I have a problem with the step micro switch. The warning buzzer stopped working so reading the various postings I investigated and was prepared for a faulty earth etc.
However it appears though that the micro switch has come free (broken) from the motor housing cover and and is loose being able to twist or push back into the motor housing..
Can anyone advise how the microswitch was originally fixed / held in place as I'll need to reattach it somehow.


----------



## bjandlin (Sep 15, 2009)

*step buzzer*

The switch is basically a car door courtesy light switch & is held to the motor casing with a pop rivet. The earth wire is also on the same rivet which is alloy & corrodes away.

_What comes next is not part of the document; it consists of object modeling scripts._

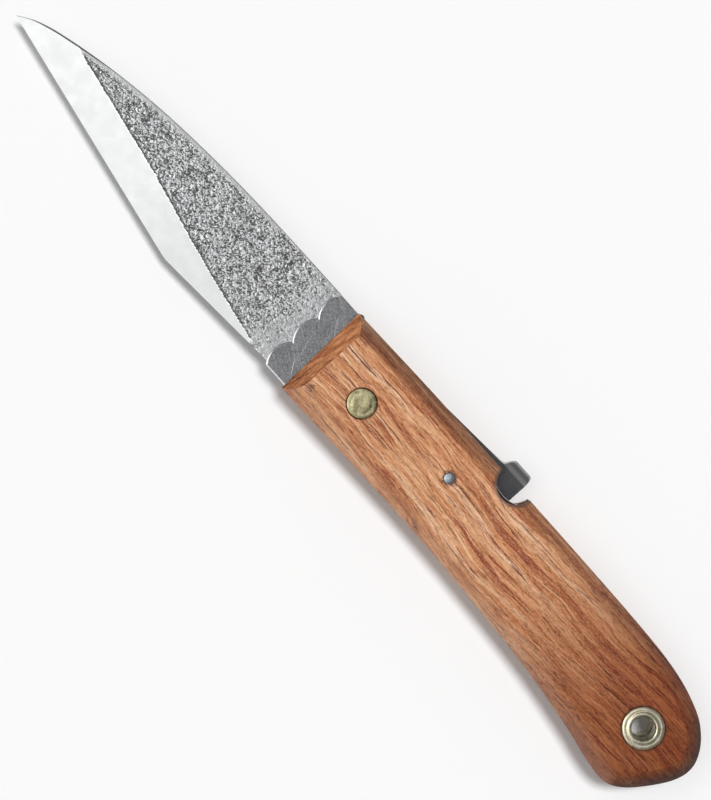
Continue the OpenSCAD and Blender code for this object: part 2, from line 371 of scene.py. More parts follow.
def wood(name, shift):
    """Red-brown hardwood: broad tone, wandering dark streaks, fine lines and pores, a darker
    butt, painted shade on the chamfers along the back and round the butt, painted light on
    the belly's round, marks of use, a dark ring round the eyelet, and painted shade round
    the pivot's head and on the thumb notch's rim."""
    k = Kit(name)
    mv = k.add("ShaderNodeMapping")
    mv.inputs["Location"].default_value = shift
    k.link(k.at, mv.inputs["Vector"])
    p = mv.outputs["Vector"]
    x, y = k.axis("X"), k.axis("Y")
    # The grain wanders: the streaks are drawn on a bent copy of the coordinates
    drift = k.noise(k.scaled((0.022, 0.04, 0.05), base=p), 1, 2, 0.5)
    ripple = k.noise(k.scaled((0.09, 0.2, 0.16), base=p), 1, 2, 0.5)
    bend = k.math("ADD", k.math("MULTIPLY", k.math("SUBTRACT", drift, 0.5), 5.5),
                  k.math("MULTIPLY", k.math("SUBTRACT", ripple, 0.5), 2.0))
    # and it sags between the thumb notch and the butt
    bend = k.math("ADD", bend, k.math("SUBTRACT", k.span(x, 14, 46, 0, 2.6),
                                      k.span(x, 50, 94, 0, 3.4)))
    comb = k.add("ShaderNodeCombineXYZ")
    k.link(k.axis("X", p), comb.inputs[0])
    k.link(k.math("ADD", k.axis("Y", p), bend), comb.inputs[1])
    k.link(k.axis("Z", p), comb.inputs[2])
    g = comb.outputs[0]

    def line(sx, sy, lo, hi, detail=3, warp=0.0, shift2=0.0):
        m = k.add("ShaderNodeMapping")
        m.inputs["Scale"].default_value = (sx, sy, sy * 0.7)
        m.inputs["Location"].default_value = (shift2, shift2 * 1.7, shift2 * 0.6)
        k.link(g, m.inputs["Vector"])
        return k.span(k.noise(m.outputs["Vector"], 1, detail, 0.6, warp), lo, hi)
    broad = k.noise(k.scaled((0.02, 0.26, 0.2), base=g), 1, 3, 0.55)
    bands = k.noise(k.scaled((0.035, 0.85, 0.5), base=g), 1, 4, 0.62)
    fine = k.noise(k.scaled((0.1, 3.4, 2.2), base=g), 1, 4, 0.7)
    wide = line(0.03, 0.42, 0.53, 0.66, 3, 0.3)
    streak = line(0.05, 1.0, 0.57, 0.655, 4, 0.5, 7.3)
    vein = line(0.05, 1.5, 0.59, 0.64, 3, 0.7, 19.1)
    dash = line(0.13, 1.8, 0.585, 0.65, 4, 0.5, 43.9)
    hair = line(0.2, 5.2, 0.57, 0.67, 3, 0.2, 3.7)
    pale = line(0.06, 1.3, 0.57, 0.72, 3, 0.2, 29.3)
    pore = k.span(k.noise(k.scaled((0.5, 10.5, 6), base=p), 1, 2, 0.5), 0.63, 0.7)
    fleck = k.noise(k.scaled((1.6, 2.8, 2.8), base=p), 1, 4, 0.65)
    tone = k.math("ADD", k.math("MULTIPLY", broad, 0.42),
                  k.math("ADD", k.math("MULTIPLY", bands, 0.38), k.math("MULTIPLY", fine, 0.2)))
    col = k.ramp(k.span(tone, 0.39, 0.61, soft=False),
                 (0.0, srgb(152, 76, 40)), (0.3, srgb(198, 125, 76)),
                 (0.6, srgb(228, 167, 120)), (1.0, srgb(252, 212, 176)))
    fibre = k.noise(k.scaled((0.8, 7.5, 5), base=p), 1, 3, 0.7)
    over = [(pale, 0.5, (244, 202, 164)), (wide, 0.5, (152, 72, 40)),
            (streak, 0.9, (144, 56, 28)), (dash, 0.8, (136, 52, 30)), (vein, 0.9, (104, 36, 24)),
            (hair, 0.6, (104, 54, 38)),
            (k.span(fleck, 0.45, 0.72), 0.35, (244, 200, 160)),
            (k.span(fleck, 0.5, 0.28), 0.35, (146, 80, 50)),
            (k.span(fibre, 0.5, 0.7), 0.4, (250, 206, 168)),
            (k.span(fibre, 0.5, 0.32), 0.45, (140, 76, 48))]
    for mask, amount, tint in over:
        col = k.mix(k.math("MULTIPLY", mask, amount), col, srgb(*tint))
    # Darker towards the butt
    rear = k.span(k.math("ADD", x, k.math("MULTIPLY", k.math("SUBTRACT", broad, 0.5), 46)), 40, 92)
    col = k.mix(rear, col, srgb(180, 143, 118), "MULTIPLY")
    col = k.mix(k.math("MULTIPLY", k.span(x, 80, 106), 0.4), col, srgb(198, 178, 164), "MULTIPLY")
    # Painted shade: the chamfers along the back and round the butt, turned from the light,
    # darkened, with dark hair lines on them
    shade = k.attribute("shade")
    grey = k.math("MULTIPLY", shade, k.math("ADD", k.span(x, 28, 44, 1.0, 0.6),
                                            k.span(x, 94, 104, 0.0, 0.6)))
    grey = k.math("MULTIPLY", grey, k.span(bands, 0.35, 0.65, 1.0, 0.8), True)
    col = k.mix(grey, col, srgb(130, 114, 102), "MULTIPLY")
    col = k.mix(k.math("MULTIPLY", k.math("MULTIPLY", hair, shade), 0.6), col, srgb(62, 36, 28))
    # Painted light: the belly's round, turned to the light, made paler
    col = k.mix(k.math("MULTIPLY", k.attribute("belly_light"), 0.2), col, srgb(238, 186, 156))
    # A smudge near the facet and chips round the scale pin, marks of use; a dark ring round the
    # eyelet; and painted shade in a ring round the pivot's head and on the thumb notch's rim
    for at, r0, r1, wild, tint, amount in (
            ((-9.9, -5.7), 0.25, 1.1, 3.2, (92, 70, 62), 0.75),
            (SCALE_PIN, 1.25, 2.0, 3.2, (96, 62, 48), 0.8),
            ((0, 0), 3.3, 3.85, 1.2, (112, 66, 46), 0.5),
            (EYELET, 4.8, 5.3, 1.0, (80, 48, 36), 0.6),
            (NOTCH, 4.75, 5.25, 0.6, (92, 68, 60), 0.75)):
        edge = k.math("ADD", k.distance(at),
                      k.math("MULTIPLY", k.math("SUBTRACT", fleck, 0.5), wild))
        col = k.mix(k.span(edge, r1, r0, 0.0, amount), col, srgb(*tint))
    col = k.mix(k.math("MULTIPLY", pore, 0.6), col, srgb(84, 38, 24))
    rough = k.math("ADD", k.span(fine, 0.3, 0.7, 0.42, 0.58), k.math("MULTIPLY", pore, 0.2))
    k.bump((pore, -0.05), (hair, -0.03), (fine, 0.035), (fleck, 0.02))
    return k.finish(col, rough, 0.0, Specular_IOR_Level=0.35)


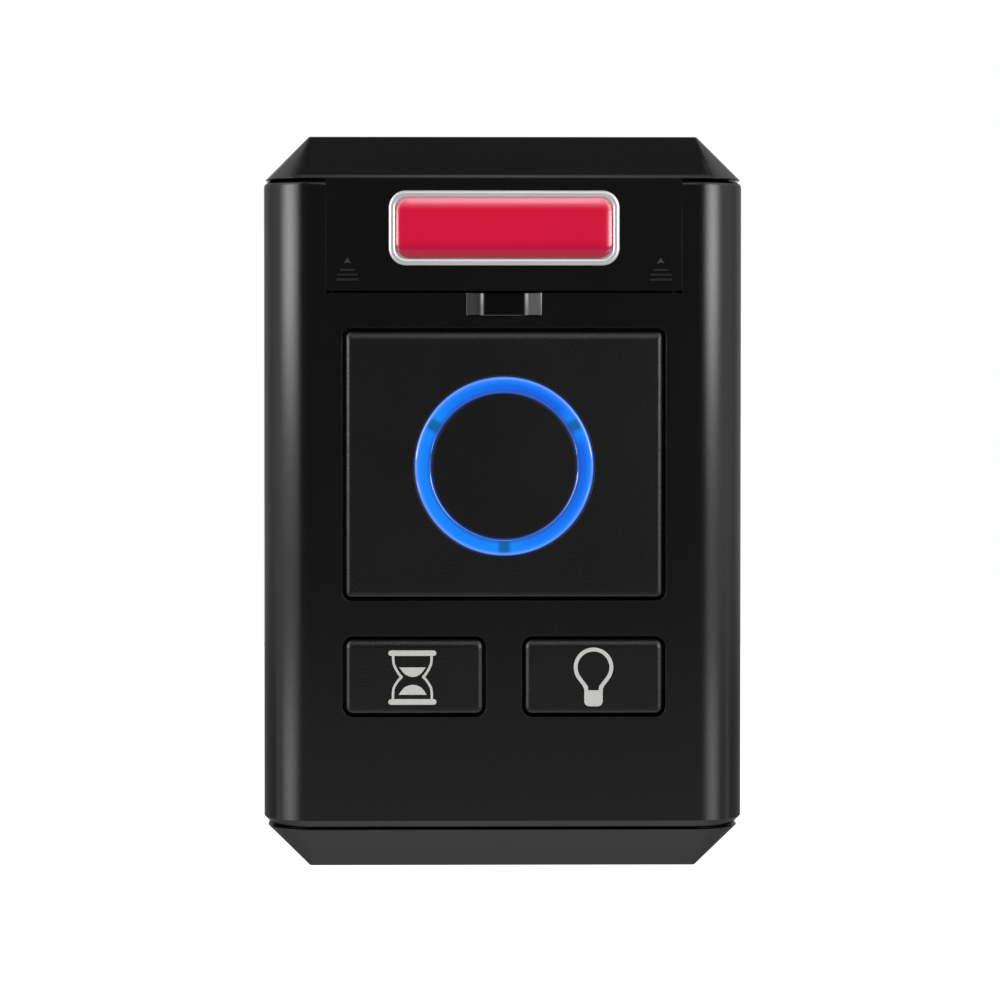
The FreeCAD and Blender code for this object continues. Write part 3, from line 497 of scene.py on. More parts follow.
def growPiece(name, tree, values, finish, points=()):    # runs a tree on some points, keeps the plain mesh
    piece = newPiece(name, points, [], fixNormals=False)
    modifier = piece.modifiers.new(name, "NODES")
    modifier.node_group = tree
    identifiers = {item.name: item.identifier for item in tree.interface.items_tree
                   if item.in_out == "INPUT"}
    for label, value in {**values, "Finish": materials[finish]}.items():
        modifier[identifiers[label]] = value
    bake(piece)
    return piece


# Front shell

shellLook = {"radius": 7.0, "wall": 2.0, "topEdge": 0.95, "footEdge": 1.2, "edgeReach": 1.6, "soften": 0.1,
             "gap": 0.35, "postWidth": 9.6, "windowSoft": 0.06, "openingSoft": 0.012, "bossRadius": 2.6,
             "bossInset": 6.8, "bossBack": 5.85, "screwBore": 1.15, "screwDepth": 14.0}
scoopLook = {"depth": 1.9, "slope": 40, "half": 5.5, "height": 3.4, "fillet": 1.7, "baseEdge": 1.0,
             "baseSoft": 0.35, "wall": 1.0}


def apronHalf():                                # half the width between the corner posts
    return nodeBox("front_shell")[1].x - shellLook["postWidth"]


def casePoints():
    lo, hi = nodeBox("case_screws")
    half = nodeBox("front_shell")[1].x - shellLook["bossInset"]
    reach = hi.x - half
    return [(sx * half, z) for sx in (-1, 1) for z in (lo.z + reach, hi.z - reach)]


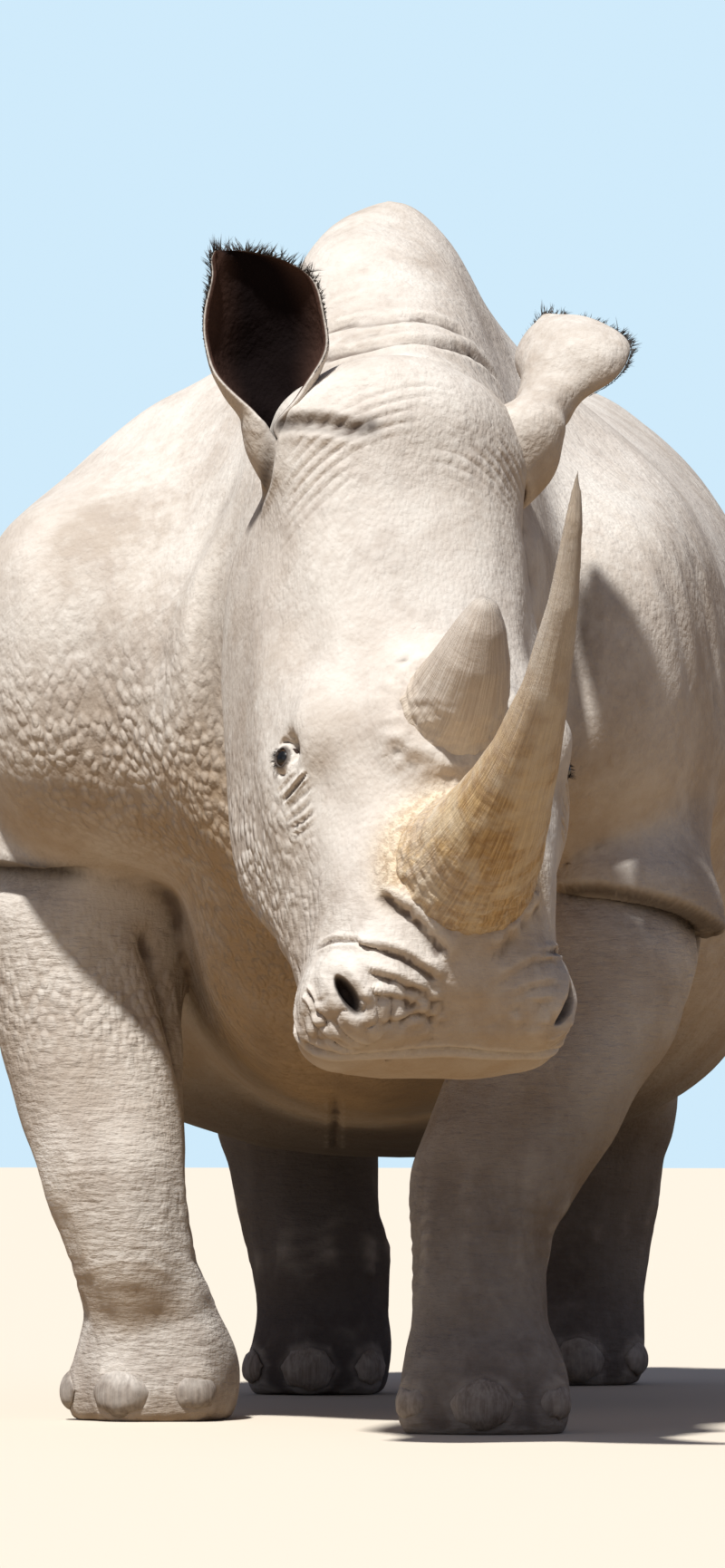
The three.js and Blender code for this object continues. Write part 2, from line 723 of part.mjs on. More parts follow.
// The neck ends in front of the shoulders, and the thighs begin below the flank.
const NECK_END = -230;
const THIGH_BOXES = {
  thigh_left: [[SPLIT / 2, 1240, 0], [760, 2300, 640]],
  thigh_right: [[-760, 1150, 0], [-SPLIT / 2, 2300, 640]],
};
const CHEST_END = 460;
const front = chestWrap.subtract(headRoom);
keep("neck", front.intersect(block([-900, -900, 0], [900, NECK_END - SPLIT, 2500])), "skin");
keep("chest", front.intersect(block([-900, NECK_END, 0], [900, CHEST_END - SPLIT, 2500])), "skin");
let trunk = trunkWrap.intersect(block([-900, CHEST_END, 0], [900, 2700, 2500]));
for (const [low, high] of Object.values(THIGH_BOXES)) {
  trunk = trunk.subtract(block(low.map((c) => c - SPLIT), high.map((c) => c + SPLIT)));
}
keep("trunk", trunk, "skin");
const chestRoom = grown(chestWrap);
const trunkRoom = grown(trunkWrap);

// Each leg is wrapped by itself, stands flat on the ground, and is cut below the shaft and ankle.
const ANKLE = 135;
const NAMES = {
  forearm_left: { shaft: "foreleg_left", foot: "forefoot_left", knee: 330 },
  forearm_right: { shaft: "foreleg_right", foot: "forefoot_right", knee: 330 },
  thigh_left: { shaft: "hindleg_left", foot: "hindfoot_left", knee: 350 },
  thigh_right: { shaft: "hindleg_right", foot: "hindfoot_right", knee: 350 },
};
const LEG_MARGIN = 118; // how far a leg is wrapped beyond the box it is cut from
const FOOT_REACH = 240; // how far a foot is wrapped to each side of its middle

// The box that a foreleg is cut from.
const forelegBox = ([x, y]) => [[x - 320, y - 320, 0], [x + 320, y + 520, 1080]];

function footBox([x, y]) {
  return [[x - FOOT_REACH, y - FOOT_REACH, -110], [x + FOOT_REACH, y + FOOT_REACH, ANKLE + 90]];
}

for (const [name, leg] of Object.entries(LEGS)) {
  const isFore = name.startsWith("forearm");
  const { shaft, foot, knee } = NAMES[name];
  const [low, high] = isFore ? forelegBox(leg.foot) : THIGH_BOXES[name];
  const field = isFore ? legFields[name] : torsoField;
  const limbBox = [low.map((c) => c - LEG_MARGIN), high.map((c) => c + LEG_MARGIN)];
  const footWrap = wrap(field, footBox(leg.foot), FACET.foot);
  const within = wrap(field, limbBox, FACET.leg).intersect(block(low, high));
  const upper = within.intersect(slab(knee + SPLIT, 3000));
  keep(name, isFore ? upper.subtract(chestRoom).subtract(trunkRoom) : upper.subtract(grown(trunk)), "skin");
  keep(shaft, within.intersect(slab(ANKLE + SPLIT, knee)), "skin");
  keep(foot, footWrap.intersect(slab(0, ANKLE)), "skin");
  for (const toe of Object.keys(TOES)) {
    keep(`nail_${foot}_${toe}`, nail(leg, toe, grown(footWrap)).intersect(slab(4, 200)), "nail");
  }
}

// The tail hangs behind the rump: a cylinder with its rings sized and bent along the chain of TAIL.
function tail() {
  const curve = new THREE.CatmullRomCurve3(TAIL.map((ball) => vector(ball.at)));
  const size = smoothTable(TAIL.map((ball, i) => [i / (TAIL.length - 1), ball.r]));
  const rod = new THREE.CylinderGeometry(1, 1, 1, 9, 11).translate(0, 0.5, 0);
  const { position } = rod.attributes;
  for (let i = 0; i < position.count; i++) {
    const r = size(position.getY(i));
    position.setXYZ(i, position.getX(i) * r, position.getY(i), position.getZ(i) * r);
  }
  return solidOf(alongCurve(rod, curve, new THREE.Vector3(1, 0, 0)));
}
keep("tail", tail().subtract(trunkRoom), "skin");

// The ears. The right one stands up with its mouth to the front. The left one leans out, with its
// mouth to the back.
const EAR_FORM = [
  [0, 50, 165],
  [0.2, 55, 160],
  [0.4, 74, 140],
  [0.6, 86, 118],
  [0.78, 80, 100],
  [0.92, 50, 88],
  [1, 20, 80],
];
const EARS = {
  ear_right: {
    root: [0, -735, 1335],
    bend: [-10, -720, 1560],
    tip: [-108, -745, 1640],
    opening: [0.1, -1, 0.1],
  },
  ear_left: {
    root: [268, -612, 1365],
    bend: [390, -570, 1430],
    tip: [428, -545, 1562],
    opening: [0.3, 1, 0.3],
  },
};
const EAR_CLEARANCE = 3; // room round the head where an ear meets it
const earRoom = grown(headWrap, EAR_CLEARANCE);
for (const [name, place] of Object.entries(EARS)) {
  keep(name, ear({ ...place, form: EAR_FORM }).subtract(earRoom).subtract(chestRoom), "skin");
}

// ---------------------------------------------------------------- the model

const group = new THREE.Group();
for (const [name, { solid, material }] of Object.entries(parts)) {
  const mesh = new THREE.Mesh(geometryOf(solid), MATERIALS[material]);
  mesh.name = name;
  group.add(mesh);
}
const bounds = new THREE.Box3().setFromObject(group);
const centre = bounds.getCenter(new THREE.Vector3());
group.position.set(-centre.x, -centre.y, -bounds.min.z);

export default group;
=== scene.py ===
# %% [markdown]
# # A white rhinoceros, life size
# A still museum model of a grown southern white rhinoceros. The solids of its body come from the frame.
# They are faceted and cut into parts, so one skin is grown over them here, folded and wrinkled, and
# given eyes with lids, grown horns, toenails and its few tufts of hair.

# %% The frame
import math
import time

import bpy
import numpy as np
from mathutils import Matrix, Vector
from mathutils.bvhtree import BVHTree


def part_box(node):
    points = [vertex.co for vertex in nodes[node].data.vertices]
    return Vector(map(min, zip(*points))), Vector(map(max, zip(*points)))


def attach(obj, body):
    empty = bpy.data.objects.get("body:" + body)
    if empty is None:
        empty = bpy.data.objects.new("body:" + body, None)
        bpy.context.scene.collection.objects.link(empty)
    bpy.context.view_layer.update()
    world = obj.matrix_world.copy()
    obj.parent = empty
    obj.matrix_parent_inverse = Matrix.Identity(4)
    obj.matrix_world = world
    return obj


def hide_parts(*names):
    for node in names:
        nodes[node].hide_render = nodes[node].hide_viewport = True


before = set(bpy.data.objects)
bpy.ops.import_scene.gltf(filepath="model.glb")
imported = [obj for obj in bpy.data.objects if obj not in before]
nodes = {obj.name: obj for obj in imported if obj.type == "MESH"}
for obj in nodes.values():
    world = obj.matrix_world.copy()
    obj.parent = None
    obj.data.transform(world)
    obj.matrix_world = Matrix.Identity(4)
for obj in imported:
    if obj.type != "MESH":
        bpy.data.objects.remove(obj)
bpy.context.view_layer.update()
started = time.time()

# %% [markdown]
# The animal faces -Y, its left is +X and the floor is at zero. The head has axes of its own, because it
# is low, turned to its left and nearly upright: u runs down the face to the lips, v to the animal's
# left and w out of the face. They are hung from the two eyes, which the frame places.

# %% The head's own axes
SIDES = (("left", 1), ("right", -1))
HEAD_YAW, HEAD_PITCH, HEAD_ROLL = math.radians(23), math.radians(62), math.radians(1.5)
EYE_U, EYE_W = 0.500, 0.038  # how far down the face and out of its middle plane the eyes sit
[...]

Hence loose switch & no earth.
A good clean up, new connector & screw instead of the rivet & maybe should be again.

Regards.
Barrie


----------



## cheshiregordon (Sep 24, 2011)

Thanks Barrie.
Think mine might have received a little attention sometime in the past as I've just seen a similar switch on ebay.


----------



## cheshiregordon (Sep 24, 2011)

I've now removed the micro-switch. It had been mounted in the plastic motor cover and broken free leaving a hole in the cover. I think that it might also have had a bad connection to the earth wire.
Anyway I've remounted it on a small aluminum plate attached to the motor housing and cover and all is working correctly at present.
Many Thanks


----------